Katil “öldürdüm ama çalmadım” diye kendini üstün görüyor.
Hırsız “çaldım ama öldürmedim” diye kendi düzeyini koruyor.
Not: Yukarıdaki alıntıda verdiğiniz örnekler benim düşünceme göre 'adalet duygusu' örnekleri değildir, olsa olsa söz konusu kişinin kendisini ve başkalarını kandırmak için uydurdukları bahanelerdir. Çünkü duygu insanın içinden gelir. Bir katilin, bir hırsızın, bir 'baba'nın kendi değer ölçülerine göre bir 'adalet duygusu' oluşturmaları söz konusu olabilir. Ama bu duygunun çağdaş bir toplumun ve bu toplumun sosyalizasyonundan geçmiş kişilerin 'adalet duygusunu' bastırmaları düşünülemez. Gerçek adaletle ilgisi olmayan sapık ve hasta ruhlu kişilerin adalet duygularınından etkilenen veya adalet sisteminde bu kişilerin duygularına yer ayıran bir toplum ADİL bir toplum değildir.

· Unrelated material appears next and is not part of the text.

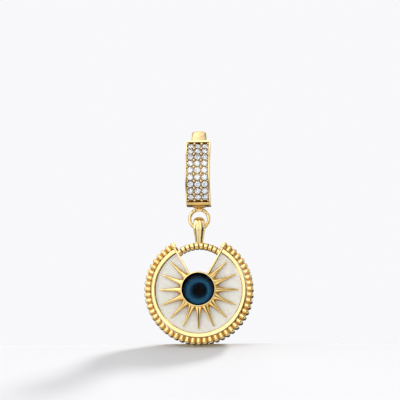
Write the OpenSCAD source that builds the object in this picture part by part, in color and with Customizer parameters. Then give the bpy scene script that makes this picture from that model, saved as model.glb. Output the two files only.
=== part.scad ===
// Evil eye pendant. A closed bail hoop, set with diamonds in front, carries a soldered ring.
// A medallion hangs from that ring by its own ribbed loop and swings to the front and the back.
// Millimetres. +Z is up and the front faces -Y. The origin is the inside top of the hoop.

/* [Hoop of the bail] */
// Width of the hoop's strap from left to right
strap_w = 2.1; // [1.8:0.1:2.6]
// Thickness of the strap
strap_t = 0.8; // [0.7:0.05:0.9]
// How far the strap's outer face is domed across its width
strap_dome_h = 0.28; // [0.1:0.02:0.36]
// Inner radius at the top of the hoop, where the chain sits
seat_r = 1.0; // [0.8:0.05:1.2]
// Inner radius at the foot of the hoop
foot_r = 1.5; // [1.2:0.1:1.8]
// Height from the inside top of the hoop to the bottom of its foot
hoop_h = 10.93; // [10.9:0.01:11.3]
// How far the hoop's back stands behind the chain seat
back_reach = 3.6; // [3.4:0.1:4]
// Radius of the hoop's back
back_r = 4.6; // [4.2:0.1:5]

/* [Pave tray] */
// Radius of the curve on which the stones' tables lie
face_r = 6.15; // [6.05:0.05:6.3]
// How far the stones stand in front of the chain seat
face_reach = 4.3; // [4.2:0.05:4.5]
// Drop from the chain seat to the middle row of stones
face_drop = 5.8; // [5.7:0.05:5.9]
// Thickness of the tray behind the stones' tables
tray_t = 1.55; // [1.4:0.05:1.7]
// How far the tray's rim stands above the stones' tables
rim_rise = 0.05; // [0:0.01:0.1]
// Width of the rim at the left and right of the stones
rim_w = 0.2; // [0.15:0.01:0.35]
// Width of the rim above and below the stones
end_w = 0.5; // [0.4:0.02:0.6]
// Space from the last row of beads to that rim
field_gap = 0.3; // [0.24:0.02:0.36]
// Depth of the tray's floor below the stones' tables
floor_depth = 0.3; // [0.24:0.02:0.36]
// Depth of the strap's outer face below the stones' tables, in front
strap_depth = 1.05; // [0.95:0.05:1.15]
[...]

Eleştirdiğiniz örnekler şu cümlenin altında yer almaktaydı:
''Herkes haksızlık yaptığının farkında ama psikolojideki savunma mekanizmaları sayesinde herkes kendi adalet duygusunu rahatlatıyor.'' Yazdıklarımda kişilerin düşüncelerinin toplumu etkileyeceği iddiası bulunmamaktadır.

Sorularınızla konuyu bir kez daha ve daha doğru ifade etme şansını verdiğiniz için teşekkür ederim.